Underwater photography is a rewarding field, adding a new dimension to your photographic skills and producing stunning, colorful images. Housings are expensive and not for the casual user, but renting a unit and trying underwater photography will add spice to your next vacation.

Camera housings and diving

Housings for cameras range in price and features over a huge range. So-called “water resistant” housings are inexpensive but tend to leak when submerged, even at shallow depths of four to six feet. Unless you are willing to risk losing your camera to water damage, avoid water-resistant housings.

True underwater housings are usually made of polycarbonate (clear plastic) or a combination or polycarbonate, plastic, and rustless metal. Housings are designed for specific cameras, so make sure you select the correct housing for your model. Housings are usually rated for a maximum depth, beyond which the housing could leak or crack.
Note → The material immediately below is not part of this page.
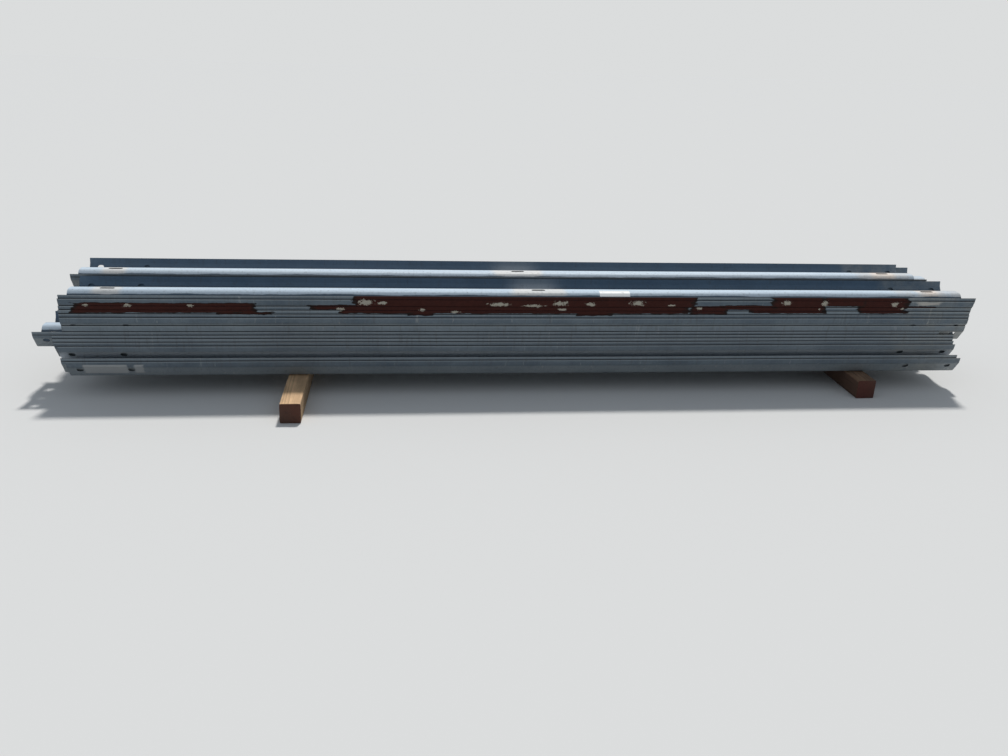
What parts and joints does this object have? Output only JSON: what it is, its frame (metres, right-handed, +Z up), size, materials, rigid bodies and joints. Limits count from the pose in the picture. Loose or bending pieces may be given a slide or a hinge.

Most underwater housings are rated to 200 feet or more, well beyond the safe limits for no-decompression diving of 120-140 feet.

Expect to pay quite a bit for a good housing. There are several vendors of housings, and not all support all camera functions. Typically, housings range from $750 to $2,500 depending on the camera and features. (The housing usually costs more than the cost of the camera that is inside, making underwater cameras such as the Nikonos a better value!)

If you plan to use your camera underwater on vacation or as an experiment, consider renting a housing from a local dive shop. Most dive stores maintain a few rental cameras and housings, and a week’s rent of a hundred dollars or so is much less expensive than buying a housing that you’ll use only once.

What to look for in a housing:

bullet controls easily accessible underwater, perhaps wearing gloves

bullet ease of manual focusing (if supported)

bullet smooth shutter release (prevents camera shake)

bullet glass lens port (acrylic is cheaper but not optically pure)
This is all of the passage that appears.